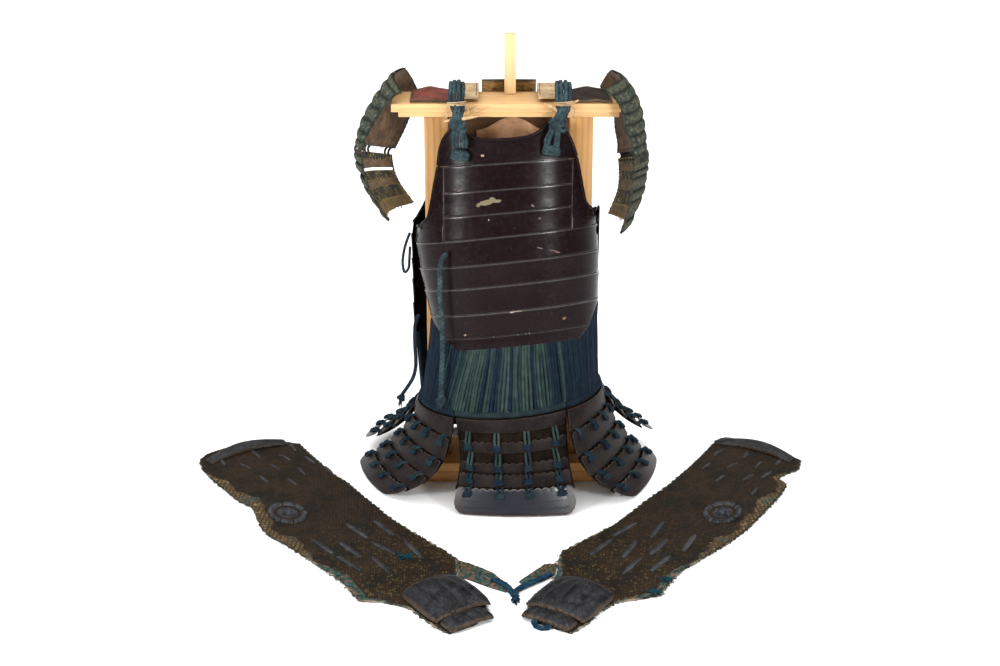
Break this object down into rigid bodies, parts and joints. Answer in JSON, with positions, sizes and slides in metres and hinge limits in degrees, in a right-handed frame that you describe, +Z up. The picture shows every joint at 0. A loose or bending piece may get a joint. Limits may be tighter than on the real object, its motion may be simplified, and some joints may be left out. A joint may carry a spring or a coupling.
{
  "type": "samurai armour on a wooden stand",
  "caption": "Cuirass of bent plates with a laced skirt of tassets, curved shoulder guards and a pair of flat mail sleeves, set on a plain wooden stand.",
  "frame": {"origin": "on the underside of the stand's base, midway along it and 44 mm behind its front edge", "axes": "+Z up, -Y out of the front of the armour, +X to the viewer's right"},
  "size_m": [1.1296, 0.805, 0.811],
  "materials": {
    "pine": "planed pine",
    "lacquered_plate": "brown-black lacquer on iron",
    "laced_lames": "brown-black lacquer on iron, laced with blue-green cord",
    "waist_cords": "braided indigo and faded blue-green cords",
    "leather": "worn leather",
    "collar_cloth": "gold-brown brocade with a dark edge",
    "hinge_iron": "dark iron",
    "red_cloth": "faded red cloth",
    "dark_cloth": "dark brown cloth",
    "brocade": "grey-green ribbed brocade over leather and mail",
    "teal_cord": "braided blue-green cord",
    "indigo_cord": "dark indigo cord",
    "mail": "rust-brown mail on cloth",
    "sleeve_plate": "dark lacquer on iron",
    "rosette_iron": "dark iron",
    "loop_cloth": "blue-green cloth and cord"
  },
  "bodies": {
    "root": {"stand_base": "pine", "stand_upright_left": "pine", "stand_upright_right": "pine", "stand_beam": "pine", "stand_post": "pine", "front_lame_1": "lacquered_plate", "front_lame_2": "lacquered_plate", "front_lame_3": "lacquered_plate", "front_lame_4": "lacquered_plate", "front_lame_5": "lacquered_plate", "front_lame_6": "lacquered_plate", "front_lame_7": "lacquered_plate", "front_lame_8": "lacquered_plate", "armhole_strip_left": "lacquered_plate", "armhole_strip_right": "lacquered_plate", "chest_plate": "lacquered_plate", "back_lame_1": "lacquered_plate", "back_lame_2": "lacquered_plate", "back_lame_3": "lacquered_plate", "back_lame_4": "lacquered_plate", "back_lame_5": "lacquered_plate", "back_plate": "lacquered_plate", "back_leather_panel": "leather", "back_collar": "collar_cloth", "side_hinge": "hinge_iron", "front_lacing": "waist_cords", "back_lacing": "waist_cords", "tasset_front": "laced_lames", "tasset_front_left": "laced_lames", "tasset_front_right": "laced_lames", "tasset_side_left": "laced_lames", "tasset_side_right": "laced_lames", "tasset_back_left": "laced_lames", "tasset_back_right": "laced_lames", "shoulder_strap_left": "leather", "shoulder_strap_right": "leather", "shoulder_flap_left": "red_cloth", "shoulder_flap_right": "dark_cloth", "shoulder_guard_left_upper": "brocade", "shoulder_guard_left_lower": "brocade", "shoulder_guard_right_upper": "brocade", "shoulder_guard_right_lower": "brocade", "shoulder_cord_left": "teal_cord", "shoulder_cord_right": "teal_cord", "side_cord_loop": "indigo_cord", "side_cord_hanging": "indigo_cord", "side_cord_front": "indigo_cord", "sleeve_left_mail": "mail", "sleeve_left_hand_guard": "sleeve_plate", "sleeve_left_finger_plate": "sleeve_plate", "sleeve_left_elbow_rosette": "rosette_iron", "sleeve_left_shoulder_plate": "sleeve_plate", "sleeve_left_finger_loop": "loop_cloth", "sleeve_right_mail": "mail", "sleeve_right_hand_guard": "sleeve_plate", "sleeve_right_finger_plate": "sleeve_plate", "sleeve_right_elbow_rosette": "rosette_iron", "sleeve_right_shoulder_plate": "sleeve_plate", "sleeve_right_finger_loop": "loop_cloth"}
  },
  "joints": []
}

(Work required) Reproduce the full listing exactly.

(Result)
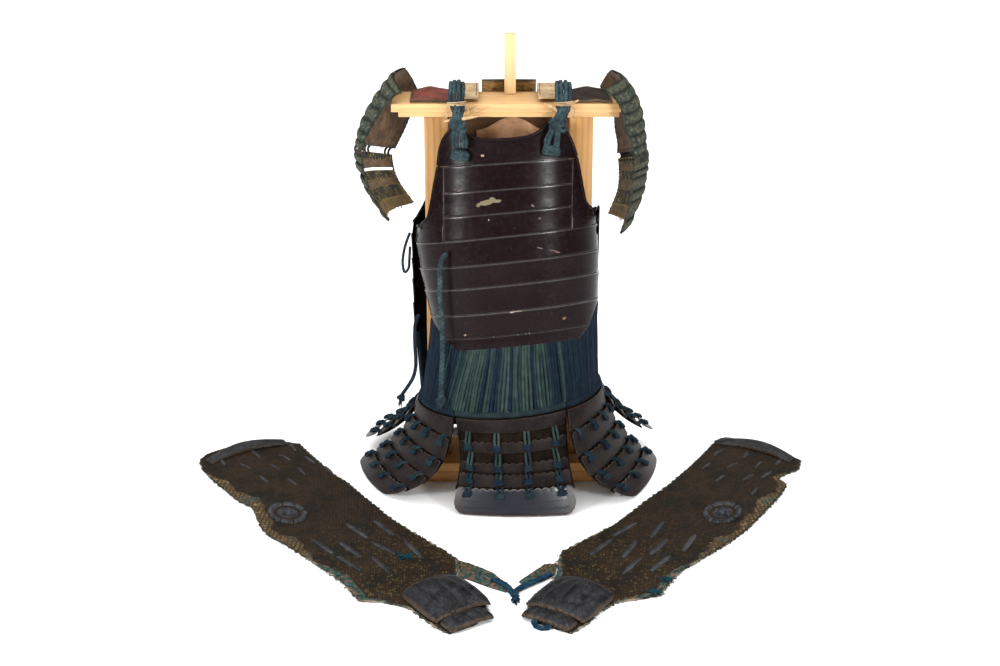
Break this object down into rigid bodies, parts and joints. Answer in JSON, with positions, sizes and slides in metres and hinge limits in degrees, in a right-handed frame that you describe, +Z up. The picture shows every joint at 0. A loose or bending piece may get a joint. Limits may be tighter than on the real object, its motion may be simplified, and some joints may be left out. A joint may carry a spring or a coupling.
{
  "type": "samurai armour on a wooden stand",
  "caption": "Cuirass of bent plates with a laced skirt of tassets, curved shoulder guards and a pair of flat mail sleeves, set on a plain wooden stand.",
  "frame": {"origin": "on the underside of the stand's base, midway along it and 44 mm behind its front edge", "axes": "+Z up, -Y out of the front of the armour, +X to the viewer's right"},
  "size_m": [1.1296, 0.805, 0.811],
  "materials": {
    "pine": "planed pine",
    "lacquered_plate": "brown-black lacquer on iron",
    "laced_lames": "brown-black lacquer on iron, laced with blue-green cord",
    "waist_cords": "braided indigo and faded blue-green cords",
    "leather": "worn leather",
    "collar_cloth": "gold-brown brocade with a dark edge",
    "hinge_iron": "dark iron",
    "red_cloth": "faded red cloth",
    "dark_cloth": "dark brown cloth",
    "brocade": "grey-green ribbed brocade over leather and mail",
    "teal_cord": "braided blue-green cord",
    "indigo_cord": "dark indigo cord",
    "mail": "rust-brown mail on cloth",
    "sleeve_plate": "dark lacquer on iron",
    "rosette_iron": "dark iron",
    "loop_cloth": "blue-green cloth and cord"
  },
  "bodies": {
    "root": {"stand_base": "pine", "stand_upright_left": "pine", "stand_upright_right": "pine", "stand_beam": "pine", "stand_post": "pine", "front_lame_1": "lacquered_plate", "front_lame_2": "lacquered_plate", "front_lame_3": "lacquered_plate", "front_lame_4": "lacquered_plate", "front_lame_5": "lacquered_plate", "front_lame_6": "lacquered_plate", "front_lame_7": "lacquered_plate", "front_lame_8": "lacquered_plate", "armhole_strip_left": "lacquered_plate", "armhole_strip_right": "lacquered_plate", "chest_plate": "lacquered_plate", "back_lame_1": "lacquered_plate", "back_lame_2": "lacquered_plate", "back_lame_3": "lacquered_plate", "back_lame_4": "lacquered_plate", "back_lame_5": "lacquered_plate", "back_plate": "lacquered_plate", "back_leather_panel": "leather", "back_collar": "collar_cloth", "side_hinge": "hinge_iron", "front_lacing": "waist_cords", "back_lacing": "waist_cords", "tasset_front": "laced_lames", "tasset_front_left": "laced_lames", "tasset_front_right": "laced_lames", "tasset_side_left": "laced_lames", "tasset_side_right": "laced_lames", "tasset_back_left": "laced_lames", "tasset_back_right": "laced_lames", "shoulder_strap_left": "leather", "shoulder_strap_right": "leather", "shoulder_flap_left": "red_cloth", "shoulder_flap_right": "dark_cloth", "shoulder_guard_left_upper": "brocade", "shoulder_guard_left_lower": "brocade", "shoulder_guard_right_upper": "brocade", "shoulder_guard_right_lower": "brocade", "shoulder_cord_left": "teal_cord", "shoulder_cord_right": "teal_cord", "side_cord_loop": "indigo_cord", "side_cord_hanging": "indigo_cord", "side_cord_front": "indigo_cord", "sleeve_left_mail": "mail", "sleeve_left_hand_guard": "sleeve_plate", "sleeve_left_finger_plate": "sleeve_plate", "sleeve_left_elbow_rosette": "rosette_iron", "sleeve_left_shoulder_plate": "sleeve_plate", "sleeve_left_finger_loop": "loop_cloth", "sleeve_right_mail": "mail", "sleeve_right_hand_guard": "sleeve_plate", "sleeve_right_finger_plate": "sleeve_plate", "sleeve_right_elbow_rosette": "rosette_iron", "sleeve_right_shoulder_plate": "sleeve_plate", "sleeve_right_finger_loop": "loop_cloth"}
  },
  "joints": []
}